Last year was my first full year raising monarch butterflies. Since the 1970s the monarch butterfly population has been declining. As the only butterfly to make a 2 way migration, the monarch butterfly can live long and go through quite a lot. Or it can have a very short uneventful life. It all depends what time during the year they come about.
Let's start with the sad facts. A monarch butterfly egg only has about a 10% chance of becoming a butterfly when left in the wild. However if those eggs are brought into a controlled environment, hatched and the caterpillars raised to a chrysalis, that changes to a 90% chance that each egg will make it to a butterfly.

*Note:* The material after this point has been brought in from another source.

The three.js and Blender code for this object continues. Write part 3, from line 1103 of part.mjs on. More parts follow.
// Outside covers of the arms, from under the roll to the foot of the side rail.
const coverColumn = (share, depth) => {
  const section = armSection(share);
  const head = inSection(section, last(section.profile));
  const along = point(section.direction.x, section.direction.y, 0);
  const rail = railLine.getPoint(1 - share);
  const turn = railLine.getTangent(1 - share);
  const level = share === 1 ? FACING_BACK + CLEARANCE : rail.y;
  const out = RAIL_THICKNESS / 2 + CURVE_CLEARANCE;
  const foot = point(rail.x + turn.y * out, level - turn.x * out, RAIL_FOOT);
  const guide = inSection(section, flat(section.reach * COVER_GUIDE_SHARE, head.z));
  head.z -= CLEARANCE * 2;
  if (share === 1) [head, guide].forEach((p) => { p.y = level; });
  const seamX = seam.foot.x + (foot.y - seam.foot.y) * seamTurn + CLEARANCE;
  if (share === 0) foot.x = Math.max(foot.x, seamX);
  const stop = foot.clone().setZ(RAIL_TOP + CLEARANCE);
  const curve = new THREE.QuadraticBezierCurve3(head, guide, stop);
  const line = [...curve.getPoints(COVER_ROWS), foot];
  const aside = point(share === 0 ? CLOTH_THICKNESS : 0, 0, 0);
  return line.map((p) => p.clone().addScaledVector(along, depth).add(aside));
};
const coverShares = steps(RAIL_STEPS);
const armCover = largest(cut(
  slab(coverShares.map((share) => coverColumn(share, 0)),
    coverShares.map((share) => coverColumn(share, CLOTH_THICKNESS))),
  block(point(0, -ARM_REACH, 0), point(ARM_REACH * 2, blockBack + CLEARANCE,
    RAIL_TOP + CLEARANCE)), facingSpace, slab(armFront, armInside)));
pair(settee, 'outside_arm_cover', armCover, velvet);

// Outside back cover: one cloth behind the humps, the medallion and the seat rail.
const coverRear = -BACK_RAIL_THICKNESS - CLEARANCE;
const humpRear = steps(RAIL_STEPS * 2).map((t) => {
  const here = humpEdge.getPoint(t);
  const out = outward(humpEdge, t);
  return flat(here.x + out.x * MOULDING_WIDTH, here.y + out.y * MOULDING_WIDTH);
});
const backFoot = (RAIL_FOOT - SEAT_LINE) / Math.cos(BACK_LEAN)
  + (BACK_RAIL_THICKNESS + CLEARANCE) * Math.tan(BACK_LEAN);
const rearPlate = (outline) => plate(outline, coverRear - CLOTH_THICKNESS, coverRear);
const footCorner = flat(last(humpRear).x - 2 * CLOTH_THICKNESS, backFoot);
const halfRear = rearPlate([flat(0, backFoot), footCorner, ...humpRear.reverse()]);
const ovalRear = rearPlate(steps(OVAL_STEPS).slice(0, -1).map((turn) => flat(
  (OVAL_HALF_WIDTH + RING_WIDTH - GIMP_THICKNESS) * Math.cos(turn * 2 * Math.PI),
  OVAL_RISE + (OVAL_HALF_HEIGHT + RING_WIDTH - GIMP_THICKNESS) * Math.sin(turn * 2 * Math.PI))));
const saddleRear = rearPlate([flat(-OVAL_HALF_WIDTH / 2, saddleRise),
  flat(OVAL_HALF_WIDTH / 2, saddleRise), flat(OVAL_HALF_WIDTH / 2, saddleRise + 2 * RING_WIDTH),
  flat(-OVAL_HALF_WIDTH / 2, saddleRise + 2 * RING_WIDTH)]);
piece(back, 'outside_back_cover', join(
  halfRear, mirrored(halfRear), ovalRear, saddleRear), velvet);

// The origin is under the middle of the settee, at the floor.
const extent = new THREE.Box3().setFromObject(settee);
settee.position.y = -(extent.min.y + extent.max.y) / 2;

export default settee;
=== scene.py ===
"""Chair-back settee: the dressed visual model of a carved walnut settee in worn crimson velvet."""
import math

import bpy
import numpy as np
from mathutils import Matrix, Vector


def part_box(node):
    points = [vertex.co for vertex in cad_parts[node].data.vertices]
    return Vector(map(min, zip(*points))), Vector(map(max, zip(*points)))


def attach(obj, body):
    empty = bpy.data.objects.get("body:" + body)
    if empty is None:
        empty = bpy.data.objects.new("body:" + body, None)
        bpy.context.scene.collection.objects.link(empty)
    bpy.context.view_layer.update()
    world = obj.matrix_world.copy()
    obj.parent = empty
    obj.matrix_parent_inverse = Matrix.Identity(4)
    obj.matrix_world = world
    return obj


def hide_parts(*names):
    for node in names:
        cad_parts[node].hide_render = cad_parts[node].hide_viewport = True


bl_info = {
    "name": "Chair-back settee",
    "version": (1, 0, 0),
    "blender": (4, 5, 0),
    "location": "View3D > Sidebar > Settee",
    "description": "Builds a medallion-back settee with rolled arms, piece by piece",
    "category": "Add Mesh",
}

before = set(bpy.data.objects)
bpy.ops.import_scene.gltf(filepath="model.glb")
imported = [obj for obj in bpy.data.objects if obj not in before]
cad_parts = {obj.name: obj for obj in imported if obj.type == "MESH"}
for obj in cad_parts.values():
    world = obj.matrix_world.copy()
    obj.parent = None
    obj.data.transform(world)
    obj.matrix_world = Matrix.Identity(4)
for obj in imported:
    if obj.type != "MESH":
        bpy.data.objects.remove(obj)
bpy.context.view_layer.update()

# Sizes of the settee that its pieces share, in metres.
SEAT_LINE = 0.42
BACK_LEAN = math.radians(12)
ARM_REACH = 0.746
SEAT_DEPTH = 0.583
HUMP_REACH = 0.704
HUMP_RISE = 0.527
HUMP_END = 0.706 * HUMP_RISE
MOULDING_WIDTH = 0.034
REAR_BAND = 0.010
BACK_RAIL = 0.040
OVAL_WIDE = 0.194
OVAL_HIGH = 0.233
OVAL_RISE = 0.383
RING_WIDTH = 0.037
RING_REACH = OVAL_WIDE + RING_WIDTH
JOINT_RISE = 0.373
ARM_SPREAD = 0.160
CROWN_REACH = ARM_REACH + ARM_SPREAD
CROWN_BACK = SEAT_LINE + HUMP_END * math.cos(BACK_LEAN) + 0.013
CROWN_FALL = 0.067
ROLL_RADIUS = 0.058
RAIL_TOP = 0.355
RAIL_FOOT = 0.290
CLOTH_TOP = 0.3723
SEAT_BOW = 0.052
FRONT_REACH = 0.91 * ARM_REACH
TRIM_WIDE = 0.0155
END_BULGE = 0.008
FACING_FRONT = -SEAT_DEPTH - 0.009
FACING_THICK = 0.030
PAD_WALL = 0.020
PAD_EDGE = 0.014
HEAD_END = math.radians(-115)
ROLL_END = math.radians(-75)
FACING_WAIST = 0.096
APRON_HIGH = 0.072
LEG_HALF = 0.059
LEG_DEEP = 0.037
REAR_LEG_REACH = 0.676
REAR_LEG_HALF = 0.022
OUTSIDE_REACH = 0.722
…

That's an insane difference, isn't it?
If you guessed that is why I raise monarch butterflies, you're correct! There are lots of disease and predatory insects that affect the monarch caterpillar. Last year I lost less than 10% of my monarchs, almost all of them in the caterpillar stage. I released almost 40 healthy butterflies!
One of the other problems monarchs face is that the caterpillars only eat milkweed. It grows wild pretty much everywhere but is often perceived as a weed and most people don't want weeds growing in their yards.
Milkweed grows wild on the side of the roads which would be a good thing but many states have a mowing program and will mow it right down with no concern for the monarch caterpillars that are living on it!